A senior scientific engineering associate, Gerke is one of seven physics or astronomy PhDs working in the Energy Efficiency Standards Group at Lawrence Berkeley National Laboratory.

The PhD comes in handy.

“We’re frequently faced with trying to model a particular sector of the market that’s complicated and difficult,” Gerke says. “A sophisticated background in data analysis and modeling is essential to getting that done.”

How’s this for applied?

Thanks to the Energy Efficiency Standards Group and the US Department of Energy, which oversees both SLAC and Berkeley Lab, your refrigerator uses only a quarter of the energy of a 1975 model, despite being larger and self-defrosting. Other home appliances have also seen big drops in their energy consumption because of efficiency standards.

On a national scale, this adds up to smaller utility bills, fewer power plants and fewer polluting emissions.

The DOE standards began with analysis work on refrigerators in 1979 and have since propelled major advances in the areas they cover: residential and commercial appliances, lighting products, office equipment and more.

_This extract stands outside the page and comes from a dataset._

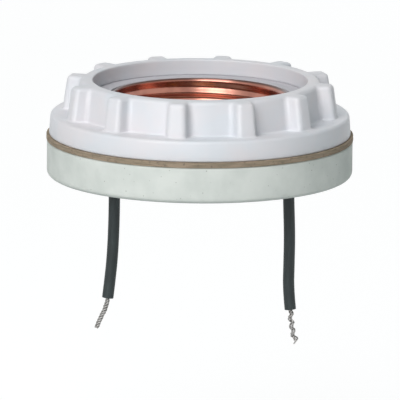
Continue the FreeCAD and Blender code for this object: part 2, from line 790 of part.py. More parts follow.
def make_everything():
    """Build each sub-part in turn and return those that make up the finished holder."""
    parts = [make_porcelain_base(), make_gasket(), make_clamp_ring(), make_screw_shell()]
    parts += [make_centre_contact(), make_contact_button()]
    neutral, plain = screw_place("neutral_screw_angle"), screw_place("plain_screw_angle")
    contact = (CONTACT_SCREW_PLACE, ZERO)
    contact_seat = f"({CAVITY_FLOOR} + {{contact_thickness}})"
    embedded = [
        make_screw("contact_screw", contact_seat, *contact),
        make_nut("contact_nut", *contact),
        make_screw("neutral_screw", SHELL_FLOOR, *neutral),
        make_nut("neutral_nut", *neutral),
        make_screw("shell_screw", SHELL_FLOOR, *plain),
        make_nut("shell_screw_nut", *plain),
        make_washer("shell_screw_washer", *plain),
    ]
    for name, (screw, lead) in terminals().items():
        embedded += [make_lug(name, screw, lead), make_conductor(name, screw, lead)]
    embedded += [make_lead("left_lead", LEFT_LEAD), make_lead("right_lead", RIGHT_LEAD)]
    ends = [make_bare_end("left_bare_end", LEFT_BARE_END), make_bare_end("right_bare_end", RIGHT_BARE_END)]
    return parts + embedded + ends + [make_sealing_compound(embedded)]


def check_and_export(parts):
    """Write each sub-part's STEP file, once every object of the document is sound."""
    document.recompute()
    failed = [item.Name for item in document.Objects if {"Invalid", "Error"} & set(item.State)]
    if failed:
        raise RuntimeError(f"these objects failed: {failed}")
    for item in parts:
        if item.Shape.isNull() or not item.Shape.isValid() or not item.Shape.Solids:
            raise RuntimeError(f"{item.Label} has no sound shape")
    os.makedirs("parts", exist_ok=True)
    for item in parts:
        item.Shape.exportStep(f"parts/{item.Label}.step")
        print(f"{item.Label}: {len(item.Shape.Solids)} solid, {item.Shape.Volume:.1f} mm3")


check_and_export(make_everything())
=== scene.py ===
"""Dresses the porcelain lamp holder: glazed ring, bare base, gasket, copper shell, contact and two leads."""
import json
import logging
import math
import random
from contextlib import contextmanager
from dataclasses import dataclass, field
from enum import Enum
from typing import Any, Callable, Dict, Iterator, List, Optional, Sequence, Tuple

import bmesh
import bpy
from mathutils import Matrix, Vector

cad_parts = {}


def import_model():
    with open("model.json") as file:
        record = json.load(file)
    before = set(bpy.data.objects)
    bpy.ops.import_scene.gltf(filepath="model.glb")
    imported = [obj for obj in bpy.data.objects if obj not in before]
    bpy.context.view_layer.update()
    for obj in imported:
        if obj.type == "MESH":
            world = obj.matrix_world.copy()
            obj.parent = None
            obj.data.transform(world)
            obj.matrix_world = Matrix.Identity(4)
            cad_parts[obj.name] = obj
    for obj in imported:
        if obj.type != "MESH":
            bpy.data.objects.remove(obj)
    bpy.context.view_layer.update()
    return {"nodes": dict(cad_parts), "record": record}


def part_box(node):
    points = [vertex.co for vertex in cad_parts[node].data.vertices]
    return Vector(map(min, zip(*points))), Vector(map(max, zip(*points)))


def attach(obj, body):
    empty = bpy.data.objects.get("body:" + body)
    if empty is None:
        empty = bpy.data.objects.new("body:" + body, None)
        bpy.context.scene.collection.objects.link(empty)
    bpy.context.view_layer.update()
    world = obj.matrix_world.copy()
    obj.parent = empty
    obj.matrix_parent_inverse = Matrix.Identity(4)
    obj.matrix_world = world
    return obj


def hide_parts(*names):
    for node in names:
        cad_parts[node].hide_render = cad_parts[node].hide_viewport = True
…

Altogether, those products account for an estimated 82 percent of home energy use, 67 percent of commercial building energy use and 50 percent of industrial energy use.

“These are significant numbers,” Gerke says. “It’s important that we get the standards right to save everybody the maximum amount of money and energy.”

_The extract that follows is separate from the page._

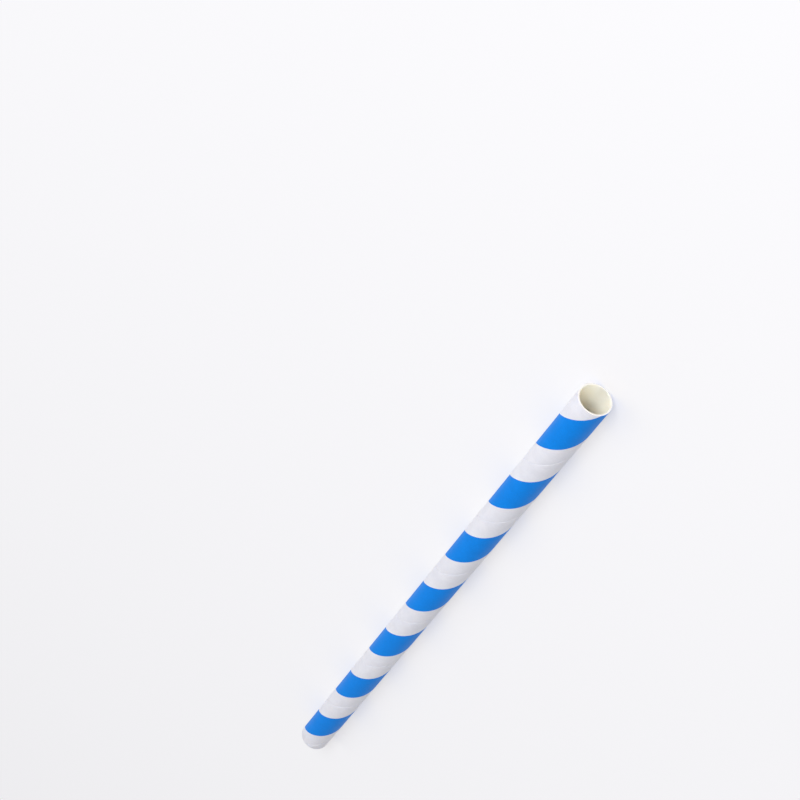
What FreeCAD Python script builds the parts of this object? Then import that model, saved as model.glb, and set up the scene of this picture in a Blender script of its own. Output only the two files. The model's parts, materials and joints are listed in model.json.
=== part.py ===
import FreeCAD, Part
import math
import os

# Paper drinking straw, in millimetres.
# Strips of paper are wound round a mandrel, glued, and cut square to length, so the straw is
# one stiff tube. It lies on its side: its axis runs along X, its lowest line is at Z = 0 and
# the origin is below the middle of its length. The drinking end is at +X.

# Overall size.
straw_length = 197.0
outer_diameter = 8.0

# Paper: one thin printed ply outside, thicker core plies inside.
print_ply = 0.08
core_ply = 0.16
core_plies = 2

# Winding: a right-handed helix, which one turn of the strip moves this far along the axis.
winding_pitch = 28.6
# The two edges of the printed strip meet in a butt seam, with a narrow gap between them.
seam_gap = 0.15

# Print: a coloured band down the middle of the strip, as a share of the strip's width.
band_share = 0.465
# Plain paper between the drinking end and the band, along the straw's marked line.
band_offset = 3.7
# How far the straw has rolled round its axis, in degrees, from having that line on top.
rest_roll = 6.5

# The wall is as thick as its plies together.
wall = print_ply + core_plies * core_ply
outer_radius = outer_diameter / 2
inner_radius = outer_radius - wall

# The angle that the seam makes with a circle round the straw, and the strip's own width.
winding_angle = math.atan2(winding_pitch, math.pi * outer_diameter)
strip_width = winding_pitch * math.cos(winding_angle)

# What the helix runs past each end of the straw, so that the ends are cut through square.
overrun = outer_diameter / 2


def straw_body():
    """The plain tube. It stands on its foot here, with its marked line at +X."""
    outside = Part.makeCylinder(outer_radius, straw_length)
    bore = Part.makeCylinder(inner_radius, straw_length)
    return outside.cut(bore)


def wind(one_turn, below_mouth):
    """Copies of one turn, end on end, that cross the marked line this far below the mouth."""
    crossing = straw_length - below_mouth
    turns_below = math.ceil((crossing + overrun) / winding_pitch)
    start = crossing - turns_below * winding_pitch
    turns = math.ceil((straw_length + overrun - start) / winding_pitch)
    copies = []
    for turn in range(turns):
        copy = one_turn.copy()
        copy.translate(FreeCAD.Vector(0, 0, start + turn * winding_pitch))
        copies.append(copy)
    return copies


def seam_turn(path):
    """One turn of the seam's gap, as deep as the printed ply, with room above the paper."""
    half_gap = seam_gap / math.cos(winding_angle) / 2
    bottom = outer_radius - print_ply
    top = outer_radius + print_ply
    corners = [
        FreeCAD.Vector(bottom, 0, -half_gap),
        FreeCAD.Vector(top, 0, -half_gap),
        FreeCAD.Vector(top, 0, half_gap),
        FreeCAD.Vector(bottom, 0, half_gap),
    ]
    section = Part.makePolygon(corners + corners[:1])
    return Part.Wire([path]).makePipeShell([section], True, True)


band_width = band_share * winding_pitch
plain_width = winding_pitch - band_width
# The seam lies in the middle of the plain paper that separates two turns of the band.
seam_offset = band_offset + band_width + plain_width / 2

helix_turn = Part.makeHelix(winding_pitch, winding_pitch, outer_radius).Edges[0]
straw = straw_body().cut(wind(seam_turn(helix_turn), seam_offset))

# Lay the straw down: its length goes to X and its marked line to the top, then it rolls.
straw.rotate(FreeCAD.Vector(0, 0, 0), FreeCAD.Vector(1, 0, 1), 180)
straw.rotate(FreeCAD.Vector(0, 0, 0), FreeCAD.Vector(1, 0, 0), rest_roll)
straw.translate(FreeCAD.Vector(-straw_length / 2, 0, outer_radius))

os.makedirs("parts", exist_ok=True)
straw.exportStep("parts/straw_tube.step")

print("wall", round(wall, 3), "strip width", round(strip_width, 2))
print("faces", len(straw.Faces), "valid", straw.isValid(), "volume", round(straw.Volume, 2))
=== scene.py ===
import json
import math

import bpy
from mathutils import Matrix, Vector


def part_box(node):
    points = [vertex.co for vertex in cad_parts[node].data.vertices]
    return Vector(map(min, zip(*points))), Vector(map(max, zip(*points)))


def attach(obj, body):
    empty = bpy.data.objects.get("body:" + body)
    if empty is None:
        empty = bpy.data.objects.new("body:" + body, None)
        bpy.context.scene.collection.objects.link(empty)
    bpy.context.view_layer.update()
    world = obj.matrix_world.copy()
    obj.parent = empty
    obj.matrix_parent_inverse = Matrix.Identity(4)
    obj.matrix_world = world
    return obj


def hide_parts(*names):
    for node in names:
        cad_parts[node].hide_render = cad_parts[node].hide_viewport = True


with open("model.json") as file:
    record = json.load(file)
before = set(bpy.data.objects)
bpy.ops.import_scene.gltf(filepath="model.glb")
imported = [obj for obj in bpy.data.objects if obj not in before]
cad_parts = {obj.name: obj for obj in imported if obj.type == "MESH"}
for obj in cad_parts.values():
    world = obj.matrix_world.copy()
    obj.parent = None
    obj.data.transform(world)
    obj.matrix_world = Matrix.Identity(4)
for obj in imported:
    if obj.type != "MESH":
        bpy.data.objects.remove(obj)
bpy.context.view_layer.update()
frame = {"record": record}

# The wound straw: strips of paper glued in a spiral, a thin printed and coated one outside and
# thicker uncoated ones inside, cut square at both ends. The printed strip's two edges meet in an
# open butt seam that winds round in the plain paper between two turns of the blue band.
MM = 0.001
mounts = {mount["name"]: mount for mount in frame["record"]["mounts"]}
low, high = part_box("straw_tube")
length = high.x - low.x
axis_height = mounts["bore"]["pos_m"][2]
outer_radius = mounts["outer_wall"]["dims"]["r_mm"] * MM
bore_radius = mounts["bore"]["dims"]["r_mm"] * MM

# The printed strip, as in the solid: its pitch, its thickness, the gap between its edges and the
# band's share of it. Places down from the mouth are measured along the straw's marked line, which
# lies this far round from the top as the straw rests.
winding_pitch = 28.6 * MM
print_ply = 0.08 * MM
seam_gap = 0.15 * MM
band_share = 0.465
band_offset = 3.7 * MM
marked_line = math.radians(6.5)

band_width = band_share * winding_pitch
plain_width = winding_pitch - band_width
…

Cost-effective energy efficiency standards not only save households a lot of money, they put more money into manufacturing—a sector of the economy that's driving economic growth—and less money into the energy sector, where higher prices tend to suppress growth.

To recommend technically and economically feasible standards to DOE, Gerke and his Energy Efficiency Standards Group cohort seek the sweet spot between the newest, most efficient technology and the price of incorporating that technology into an appliance—years before manufacturers have to roll out new products.

That involves not only studying new technologies, but also forecasting future prices of products that use those technologies. Energy-efficient products tend to have higher purchase prices, but over the long haul their total cost is less because they use less energy to chill food or heat water.

One way to peer into the future is to create complex mathematical models that take past trends into account. Based on such recent work, Gerke was able to conclude that simply by doing cost-effective things, like switching to more efficient light bulbs, US home energy consumption could fall as much as 40 percent by 2050. Such measures would account for about half of US targets for reducing carbon emissions if similar savings were applied economy-wide.

“Cost-effective energy efficiency standards not only save households a lot of money, they put more money into manufacturing—a sector of the economy that’s driving economic growth—and less money into the energy sector, where higher prices tend to suppress growth,” Gerke says.

In addition, his analysis revealed that the greatest energy savings are likely to come from technological advances in lighting, space heating and water heating. Focusing on those areas will yield the greatest benefits.

Along these lines, Gerke is currently running a real-time experiment, employing a Web crawler he built to methodically browse the internet, tracking the price, efficiency and brightness of different types of light bulbs. This data collection will allow the group to see the effects of technological change on choices, price and other factors. The data have confirmed that LEDs are already more cost-effective than incandescent or halogen lighting, and are rapidly gaining ground on compact fluorescents.

“You can see the movement in just a few months of retail data,” Gerke says. “This means that, as we expected, LED lighting is likely to be the most cost-effective technology in the near future.”

The first law of thermodynamics: Energy is conserved

Because Gerke switched from one analysis-intense field to another, the transition was more comfortable than he expected. For example, knowing programming languages has proved useful.

Building custom programs and equipment is commonplace at Kavli, and that’s something Gerke continues in his new role, with success: The Web crawler he designed as a test case is being adopted for data collection with other types of products.

“The main skill I have that's valuable in moving to a different field is a willingness and confidence to attack problems that I have no idea how to solve,” he says. “When you’re training in physics, that’s in fact the whole point: What do I need to learn to do to be able to work on this?”